I personally can't see the Nuggets passing on Anthony, in any normal draft he would go 1st overall, he may turn out to be the best 3rd pick in draft history (besides one mr. jordan hah)


----------



## curry_52 (Jul 22, 2002)

Interesting Carmelo Quote:

*``But I'm getting the sense that this is where I'm going to be,'' he said. ``It's 90 percent that I'm going to be here. But I'm kind of anxious because I'm hearing that a lot of trades are going to go down.'' *


----------



## NugzFan (Jul 26, 2002)

> Originally posted by <b>curry_52</b>!
> Interesting Carmelo Quote:
> 
> *``But I'm getting the sense that this is where I'm going to be,'' he said. ``It's 90 percent that I'm going to be here.
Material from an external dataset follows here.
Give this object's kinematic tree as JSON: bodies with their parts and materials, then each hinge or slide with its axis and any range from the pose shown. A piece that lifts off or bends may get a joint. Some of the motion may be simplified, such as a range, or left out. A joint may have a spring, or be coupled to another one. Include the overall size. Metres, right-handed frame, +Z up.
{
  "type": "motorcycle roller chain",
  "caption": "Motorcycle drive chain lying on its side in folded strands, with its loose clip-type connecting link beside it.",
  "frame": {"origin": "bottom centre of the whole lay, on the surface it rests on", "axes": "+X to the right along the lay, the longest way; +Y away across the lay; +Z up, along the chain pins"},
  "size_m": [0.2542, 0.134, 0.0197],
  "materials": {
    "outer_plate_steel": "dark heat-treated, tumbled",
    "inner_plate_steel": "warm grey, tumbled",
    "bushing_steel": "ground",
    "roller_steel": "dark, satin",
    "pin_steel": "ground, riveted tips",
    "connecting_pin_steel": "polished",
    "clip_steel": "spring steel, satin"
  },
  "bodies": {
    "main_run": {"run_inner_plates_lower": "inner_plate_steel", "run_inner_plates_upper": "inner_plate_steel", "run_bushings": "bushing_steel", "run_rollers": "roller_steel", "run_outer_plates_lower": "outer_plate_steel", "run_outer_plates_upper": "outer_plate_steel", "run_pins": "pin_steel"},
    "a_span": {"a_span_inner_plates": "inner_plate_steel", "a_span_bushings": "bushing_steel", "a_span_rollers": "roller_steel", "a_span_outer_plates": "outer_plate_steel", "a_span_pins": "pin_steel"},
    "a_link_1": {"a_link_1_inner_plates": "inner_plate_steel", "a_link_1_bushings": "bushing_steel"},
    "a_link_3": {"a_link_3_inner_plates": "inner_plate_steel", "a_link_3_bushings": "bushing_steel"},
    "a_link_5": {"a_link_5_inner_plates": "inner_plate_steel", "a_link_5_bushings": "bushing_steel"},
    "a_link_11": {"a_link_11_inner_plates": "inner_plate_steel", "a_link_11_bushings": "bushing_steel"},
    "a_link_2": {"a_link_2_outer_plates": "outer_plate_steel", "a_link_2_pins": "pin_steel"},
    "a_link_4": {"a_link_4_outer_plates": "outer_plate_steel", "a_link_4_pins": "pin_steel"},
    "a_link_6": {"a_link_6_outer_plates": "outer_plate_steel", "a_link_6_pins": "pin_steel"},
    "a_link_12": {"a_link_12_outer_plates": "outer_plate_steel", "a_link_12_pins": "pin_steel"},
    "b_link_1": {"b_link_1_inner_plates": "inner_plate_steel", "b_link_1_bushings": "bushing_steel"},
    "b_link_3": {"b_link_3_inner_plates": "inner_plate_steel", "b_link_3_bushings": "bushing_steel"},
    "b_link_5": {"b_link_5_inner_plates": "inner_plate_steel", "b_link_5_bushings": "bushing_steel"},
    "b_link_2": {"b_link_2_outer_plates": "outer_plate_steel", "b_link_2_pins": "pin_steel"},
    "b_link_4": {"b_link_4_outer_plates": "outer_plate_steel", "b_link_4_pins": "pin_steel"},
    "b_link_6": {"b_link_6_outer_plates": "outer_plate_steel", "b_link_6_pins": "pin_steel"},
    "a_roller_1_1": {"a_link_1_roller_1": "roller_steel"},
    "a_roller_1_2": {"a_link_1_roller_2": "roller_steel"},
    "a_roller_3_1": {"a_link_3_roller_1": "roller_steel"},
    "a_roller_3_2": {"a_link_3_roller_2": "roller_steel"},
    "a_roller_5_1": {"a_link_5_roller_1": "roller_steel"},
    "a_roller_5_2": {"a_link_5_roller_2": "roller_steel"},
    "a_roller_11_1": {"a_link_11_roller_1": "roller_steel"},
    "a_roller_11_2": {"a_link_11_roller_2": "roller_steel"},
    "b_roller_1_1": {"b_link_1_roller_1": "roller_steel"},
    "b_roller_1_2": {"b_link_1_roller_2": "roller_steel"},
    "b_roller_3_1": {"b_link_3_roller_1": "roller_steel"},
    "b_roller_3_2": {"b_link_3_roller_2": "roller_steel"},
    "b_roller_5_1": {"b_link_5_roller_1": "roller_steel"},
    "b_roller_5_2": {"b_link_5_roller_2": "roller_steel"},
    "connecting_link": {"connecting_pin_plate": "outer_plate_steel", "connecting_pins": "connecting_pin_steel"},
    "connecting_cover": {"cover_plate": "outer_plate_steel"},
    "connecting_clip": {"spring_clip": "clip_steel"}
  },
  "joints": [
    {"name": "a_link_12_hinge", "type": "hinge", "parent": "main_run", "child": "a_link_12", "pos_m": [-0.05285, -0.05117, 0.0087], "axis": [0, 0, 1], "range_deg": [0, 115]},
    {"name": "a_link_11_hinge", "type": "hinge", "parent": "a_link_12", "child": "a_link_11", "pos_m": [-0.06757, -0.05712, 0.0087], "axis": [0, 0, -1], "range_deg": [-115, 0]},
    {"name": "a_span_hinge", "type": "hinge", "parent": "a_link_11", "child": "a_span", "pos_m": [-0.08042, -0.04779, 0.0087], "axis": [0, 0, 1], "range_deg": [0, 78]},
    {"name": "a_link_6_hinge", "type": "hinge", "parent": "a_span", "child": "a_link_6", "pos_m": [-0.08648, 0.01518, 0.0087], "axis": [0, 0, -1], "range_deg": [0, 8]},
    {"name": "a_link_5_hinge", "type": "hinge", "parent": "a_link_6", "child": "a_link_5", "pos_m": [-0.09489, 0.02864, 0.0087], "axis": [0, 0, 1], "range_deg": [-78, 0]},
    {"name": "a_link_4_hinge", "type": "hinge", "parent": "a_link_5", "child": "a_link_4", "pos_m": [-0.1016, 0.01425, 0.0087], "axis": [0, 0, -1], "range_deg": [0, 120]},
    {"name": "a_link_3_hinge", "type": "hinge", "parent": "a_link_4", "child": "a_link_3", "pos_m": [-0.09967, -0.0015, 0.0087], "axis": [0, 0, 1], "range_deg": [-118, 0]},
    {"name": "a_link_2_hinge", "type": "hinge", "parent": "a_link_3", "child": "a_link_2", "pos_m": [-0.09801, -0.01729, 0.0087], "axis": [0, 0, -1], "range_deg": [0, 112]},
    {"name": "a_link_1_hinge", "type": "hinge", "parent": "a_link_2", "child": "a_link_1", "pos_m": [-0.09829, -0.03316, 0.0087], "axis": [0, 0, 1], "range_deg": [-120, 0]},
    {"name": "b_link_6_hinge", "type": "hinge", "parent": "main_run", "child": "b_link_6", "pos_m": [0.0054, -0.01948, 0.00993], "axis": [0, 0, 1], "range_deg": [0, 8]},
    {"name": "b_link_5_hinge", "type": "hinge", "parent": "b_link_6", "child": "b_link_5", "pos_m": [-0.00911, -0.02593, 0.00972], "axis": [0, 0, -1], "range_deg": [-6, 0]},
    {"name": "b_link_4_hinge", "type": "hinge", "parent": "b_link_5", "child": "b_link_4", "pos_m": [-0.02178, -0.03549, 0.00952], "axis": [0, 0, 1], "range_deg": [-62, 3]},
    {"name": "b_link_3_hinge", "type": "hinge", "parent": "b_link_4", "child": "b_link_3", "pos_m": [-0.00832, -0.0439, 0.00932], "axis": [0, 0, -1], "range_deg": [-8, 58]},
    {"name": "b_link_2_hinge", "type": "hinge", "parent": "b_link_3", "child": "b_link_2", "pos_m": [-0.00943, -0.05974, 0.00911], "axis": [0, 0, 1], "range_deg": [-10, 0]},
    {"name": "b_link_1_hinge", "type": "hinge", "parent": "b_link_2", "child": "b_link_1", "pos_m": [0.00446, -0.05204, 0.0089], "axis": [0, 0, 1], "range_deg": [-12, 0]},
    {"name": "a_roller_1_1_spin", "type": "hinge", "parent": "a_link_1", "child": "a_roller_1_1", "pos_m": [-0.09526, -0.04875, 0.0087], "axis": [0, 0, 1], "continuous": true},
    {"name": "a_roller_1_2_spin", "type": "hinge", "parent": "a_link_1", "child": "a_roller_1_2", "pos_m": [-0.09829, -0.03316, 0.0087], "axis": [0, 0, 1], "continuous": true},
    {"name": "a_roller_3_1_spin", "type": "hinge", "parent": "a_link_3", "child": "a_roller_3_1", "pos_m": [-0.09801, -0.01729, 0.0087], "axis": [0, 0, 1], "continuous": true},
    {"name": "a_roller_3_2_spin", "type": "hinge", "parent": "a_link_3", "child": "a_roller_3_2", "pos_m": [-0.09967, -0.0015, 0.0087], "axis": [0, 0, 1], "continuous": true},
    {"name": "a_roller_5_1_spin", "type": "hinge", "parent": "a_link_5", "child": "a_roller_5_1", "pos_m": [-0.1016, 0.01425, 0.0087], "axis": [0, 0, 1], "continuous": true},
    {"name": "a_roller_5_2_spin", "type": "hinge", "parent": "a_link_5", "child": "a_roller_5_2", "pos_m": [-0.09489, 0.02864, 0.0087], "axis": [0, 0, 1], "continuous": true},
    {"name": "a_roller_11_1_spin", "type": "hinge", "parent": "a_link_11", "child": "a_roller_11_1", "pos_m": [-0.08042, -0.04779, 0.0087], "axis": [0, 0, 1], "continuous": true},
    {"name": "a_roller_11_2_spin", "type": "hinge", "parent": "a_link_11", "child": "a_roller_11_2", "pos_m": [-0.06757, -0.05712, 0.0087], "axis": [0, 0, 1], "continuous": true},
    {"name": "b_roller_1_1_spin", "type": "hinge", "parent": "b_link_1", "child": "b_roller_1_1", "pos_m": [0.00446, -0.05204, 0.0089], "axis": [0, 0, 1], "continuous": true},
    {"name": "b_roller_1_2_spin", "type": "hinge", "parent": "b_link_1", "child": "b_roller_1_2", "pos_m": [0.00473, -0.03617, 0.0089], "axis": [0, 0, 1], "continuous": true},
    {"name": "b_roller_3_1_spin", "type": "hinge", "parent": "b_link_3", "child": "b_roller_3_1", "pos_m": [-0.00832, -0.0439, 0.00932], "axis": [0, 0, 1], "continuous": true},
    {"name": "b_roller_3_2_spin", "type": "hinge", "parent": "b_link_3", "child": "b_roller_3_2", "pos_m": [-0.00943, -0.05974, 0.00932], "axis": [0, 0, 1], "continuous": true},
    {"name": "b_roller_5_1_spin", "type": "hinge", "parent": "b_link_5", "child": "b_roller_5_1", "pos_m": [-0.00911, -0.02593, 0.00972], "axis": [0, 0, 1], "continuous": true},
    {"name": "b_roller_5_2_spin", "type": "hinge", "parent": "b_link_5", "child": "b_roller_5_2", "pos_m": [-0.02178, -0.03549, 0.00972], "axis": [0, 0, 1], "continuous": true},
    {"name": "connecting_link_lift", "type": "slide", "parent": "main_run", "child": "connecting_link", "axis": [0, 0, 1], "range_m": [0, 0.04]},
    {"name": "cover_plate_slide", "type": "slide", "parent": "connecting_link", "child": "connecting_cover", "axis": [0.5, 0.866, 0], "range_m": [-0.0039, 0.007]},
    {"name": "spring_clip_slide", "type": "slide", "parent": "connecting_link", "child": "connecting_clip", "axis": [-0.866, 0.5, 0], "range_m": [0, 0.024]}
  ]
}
But I'm kind of anxious because I'm hearing that a lot of trades are going to go down.'' *


90%. nice. :yes:


----------



## Mile High Maniac (Jun 15, 2002)

After listening to what Kiki & Kroenke were saying about Carmelo on the Rocky Mountain Sports Report, I think that % is even higher.


----------



## NugzFan (Jul 26, 2002)

we friggin put "ANTHONY 15" on a locker already and melo had dinner at kikis house!

i think this draft starts at 4.


----------



## Pay Ton (Apr 18, 2003)

> Originally posted by <b>tdizzle</b>!
> 
> I personally can't see the Nuggets passing on Anthony, in any normal draft he would go 1st overall, he may turn out to be the best 3rd pick in draft history (besides one mr. jordan hah)


Yup, and Darko may turn out to be the best 2nd pick in draft history. Lebron may turn out to be the best 1st pick in draft history. 

Calm down, he hasn't even played a professional game yet.


----------